This notebook shows how to check the GPU, load and train the MNIST dataset and model, with training times and how the architecture works. We also show the time required to train a CNN (convolutional neural network) model on the MNIST dataset for 50 epochs across various computing environments. Our goal is to show when a GPU is useful for performance (and sometimes necessary)
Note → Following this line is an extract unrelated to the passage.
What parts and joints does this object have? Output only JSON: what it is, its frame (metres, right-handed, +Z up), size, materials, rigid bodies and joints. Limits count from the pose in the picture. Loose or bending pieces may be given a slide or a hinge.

- Keras on JupyterHub - Cloud-based notebook environment with Keras/TensorFlow backend
- Kaggle Notebooks - Kaggle's free notebook environment
- M1 MacBook (Bare Metal) - Apple Silicon M1 chip with native PyTorch optimization
- TensorFlow on Google Colab - Google's cloud notebook platform
- GPU on Jetstream2 - NAIRR's NSF-funded cloud computing platform with dedicated GPU resources
MNIST (Modified National Institute of Standards and Technology)
- 70,000 grayscale images of handwritten digits (0-9)
- Training set: 60,000 images
- Test set: 10,000 images
- Image dimensions: 28x28 pixels
The benchmark uses a standardized neural network architecture across all platforms to ensure fair comparison:
- Epochs: 50
- Batch Size: 64
- Optimizer: Adam (lr=0.001)
- Loss Function: CrossEntropyLoss
- Metrics Tracked: Training time, accuracy, loss